When God or Mohammed or Buddha attend, public schools become a battleground. But with common sense and dialogue, parents, educators and students can find common ground.

That's the view of Charles Haynes and the Rev. Oliver Thomas, national experts on the First Amendment and religion in public schools. Haynes is a First Amendment Center senior scholar and Thomas is a religious liberty attorney. They wrote "Finding Common Ground," the primary resource used in the Utah 3Rs Project (Rights, Responsibility and Respect), which trains teachers on where religion belongs in public schools.Monday, they spoke to Utah school superintendents.

Litigation has "replaced baseball as the national pastime," said Thomas. So why would schools want to look at religion, almost guaranteed to spark lawsuits? "Because it's the smart thing to do. You buy the firetruck before the fire."

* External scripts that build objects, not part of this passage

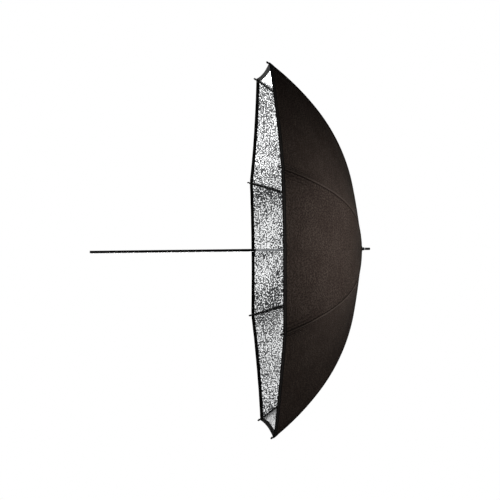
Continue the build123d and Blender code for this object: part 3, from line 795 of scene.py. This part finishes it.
def sew_gore(rib, materials):
    """The crest over a rib and the two flaps beside it."""
    node = f"canopy_gore_{rib + 1}"
    arm = f"rib_arm_{rib + 1}"
    row_count = CLOTH_ROWS + HEM_ROWS
    planes, splits = {}, {}
    for side in (-1, 1):
        apex, local_normal = folded_plane(side)
        normal = in_row_frame(local_normal, rib)
        planes[side] = (apex, normal)
        splits[side] = [split_line(rib, side, row, apex, normal) for row in range(row_count + 1)]
    rows = [cloth_row(rib, row, crest_columns(row, splits[-1][row], splits[1][row]))
            for row in range(row_count + 1)]
    crest = cloth_mesh(f"canopy_crest_{rib + 1}", rows, materials)
    pieces = [(crest, rows, None)]
    for side, letter in ((-1, "a"), (1, "b")):
        first = next(row for row in range(row_count + 1) if splits[side][row] < 1) - 1
        rows = []
        for row in range(first, row_count + 1):
            split = splits[side][row]
            shares = [split + (1 - split) * i / FLAP_COLUMNS for i in range(FLAP_COLUMNS + 1)]
            rows.append(cloth_row(rib, row, [(side, share) for share in shares]))
        flap = cloth_mesh(f"canopy_flap_{rib + 1}{letter}", rows, materials)
        pieces.append((flap, rows, planes[side]))
    for piece, rows, plane in pieces:
        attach(piece, arm)
        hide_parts(node)
        if plane:
            apex, normal = plane
            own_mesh(piece)


# ---------------------------------------------------------------- putting it together

def finish_node(node, material):
    """Gives a CAD node its finish."""
    mesh = frame["nodes"][node].data
    mesh.materials.clear()
    mesh.materials.append(material)


def dress_frame(scuffs):
    """Finishes for the solids that show as they are: the shaft, the fittings and the folding frame."""
    coated_length = frame["record"]["mounts"][0]["dims"]["length_mm"] / 1000
    lacquer = make_black_finish(
        scuffs, "black_rib_lacquer", shade=(0.004, 0.004, 0.004), worn=(0.015, 0.0145, 0.014),
        roughness=0.42, scratch_spacing=0.012)
    plastic = make_black_finish(
        scuffs, "black_moulded_plastic", shade=(0.005, 0.005, 0.005), worn=(0.012, 0.012, 0.012),
        roughness=0.55, scratch_spacing=0.02)
    steel = make_steel(scuffs, "bright_drawn_steel", shade=(0.63, 0.64, 0.65), roughness=0.2)
    finish_node("shaft", make_shaft_finish(scuffs, coated_length))
    for node in ("end_plug", "ferrule", "canopy_cap", "crown", "runner"):
        finish_node(node, plastic)
    for node in ("crown_ring_wire", "crown_pin", "stop_pin", "catch_pin", "runner_ring_wire",
                 "spring_catch"):
        finish_node(node, steel)
    for rib in range(1, RIB_COUNT + 1):
        finish_node(f"rib_{rib}", lacquer)
        finish_node(f"stretcher_{rib}", lacquer)
        finish_node(f"stretcher_rivet_{rib}", steel)
        finish_node(f"rib_tip_{rib}", plastic)


place_camera()
light_the_studio()
lay_floor()
bpy.context.scene.view_settings.view_transform = "Standard"
weave = make_weave_group()
scuffs = make_scuff_group()
dress_frame(scuffs)
hem_cloth = make_hem_cloth(weave)
cloth_finishes = [make_black_cloth(weave), make_silver_lining(weave), hem_cloth, hem_cloth]
for rib in range(RIB_COUNT):
    sew_gore(rib, cloth_finishes)
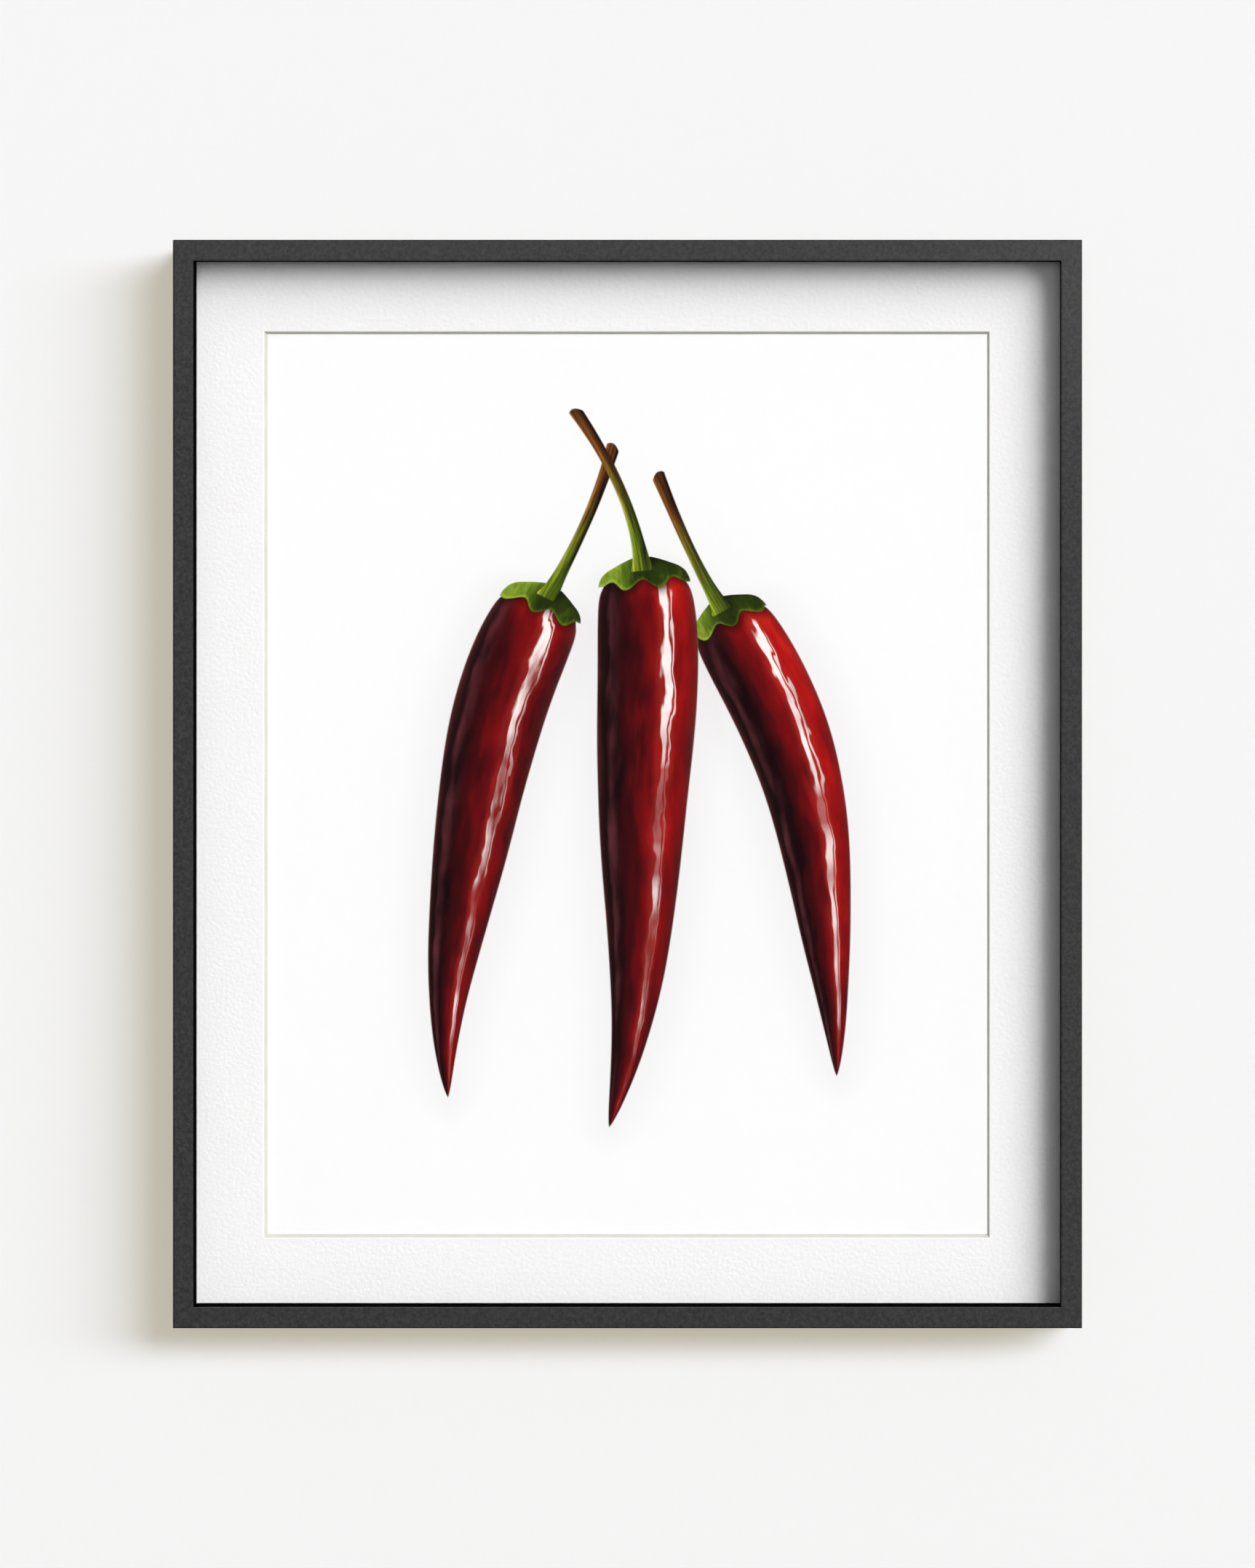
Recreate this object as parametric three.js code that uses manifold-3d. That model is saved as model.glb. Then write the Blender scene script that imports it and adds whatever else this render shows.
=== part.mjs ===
// Framed wall print: a mitred charcoal gallery frame that holds clear glazing, a bevelled
// window mat, a paper print and its boards, with the hardware that closes it and hangs it.
//
// Millimetres. X runs to the right, Y into the wall and Z up, so the picture faces -Y.
// The origin is where the nail carries the frame: on the wall, in the hanger's middle notch.

import * as THREE from 'three';
import { mergeVertices } from 'three/addons/utils/BufferGeometryUtils.js';
import Module from 'manifold-3d';

const wasm = await Module();
wasm.setup();

// ---- driving dimensions -------------------------------------------------------------------

// The frame: four rails of one L-shaped moulding, mitred at the corners.
const FRAME_WIDTH = 511;
const FRAME_HEIGHT = 612;
const FACE_WIDTH = 12;
const RAIL_DEPTH = 32;
const LIP_DEPTH = 4; // wood in front of the glazing
const REBATE_WALL = 5; // wood beside the glazing and the boards
const OUTER_ARRIS = 0.8; // radius of the rounded edges of the face
const INNER_ARRIS = 0.5;
const MITRE_GAP = 0.1; // trimmed off each mitred end

// Everything in the rebate is cut to one nominal size.
const SHEET_WIDTH = 500;
const SHEET_HEIGHT = 600;
const GLAZING_THICKNESS = 2;
const SPACER_DEPTH = 5.7;
const SPACER_WIDTH = 6.2;
const MAT_THICKNESS = 1.8;
const BOARD_THICKNESS = 2;
const PANEL_THICKNESS = 3;

// The window that is cut in the mat, measured at the print. Its 45 degree bevel opens forwards.
const WINDOW_WIDTH = 407;
const WINDOW_HEIGHT = 509;

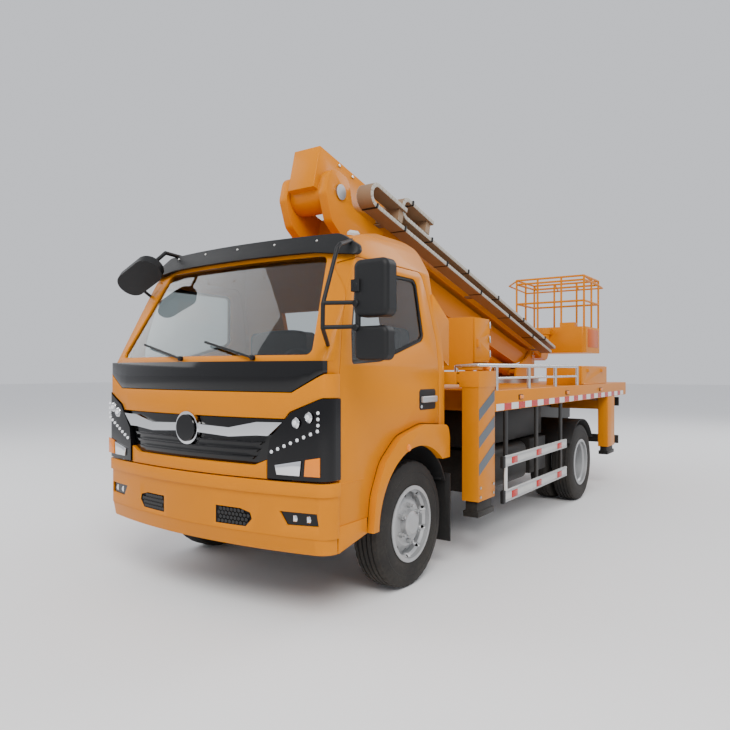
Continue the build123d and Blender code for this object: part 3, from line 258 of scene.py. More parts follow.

Some of the battles seem petty, said Haynes, like one over Halloween. California schools are fighting over tolerance. Christmas is always controversial.

"A great deal is at stake in each of these," he said, "because it isn't about Halloween or Christmas . . . It brings to the surface long-festering and deeply held convictions on all sides."

Schools "must be places where religion and religious conviction are treated with fairness and respect," said Haynes. "All our rights are at stake in how we treat one another."

Part of America's challenge is that it is the "first country not defined by bloodlines or kinship, but by shared principles."

The law does not provide most of the answers to religious liberty questions, said Thomas. Rather, it provides the "floor you cannot fall below."

He warned that the law should not be the only thing that administrators consult. For instance, he said, there's no constitutional right to hear religious music in a public school concert. But "I hope you hear it sometime. I would argue that many of the great works of music are religious. To go through public school without exposure to great music . . . would be tragic. But you should not feel you have gone to church."

The answer is balance. "Make sure religion is treated with fairness and respect."

The key point for school administrators is to remember the First Amendment applies to government, not to students. "They can establish all the religion they want as long as they don't coerce, disrupt or harass," said Thomas.

That means students can pray, have student-organized-and-run religion clubs, preach to each other, write about their week at summer Bible camp, mention God or Allah or another higher power in valedictory addresses.

Teachers can address religion in an educational way. While a teacher can't preach to students, he can bring out a creche for a class and explain its significance to Christians. Or a Star of David. Or other religious symbols. Leave it up long and it can't be justified as educational.

"The courts are looking for the way we are a kind of neutral broker among religions and between religious and non-religious," Thomas said.

Educators also need to learn the don'ts of religious liberty. First, religion shouldn't be ignored," said Thomas, or you get texts "dumbed down" to where pilgrims are people who traveled a long dis-tance.

"Don't deprive students of the richness of studying the role of religion in history, arts, science . . . "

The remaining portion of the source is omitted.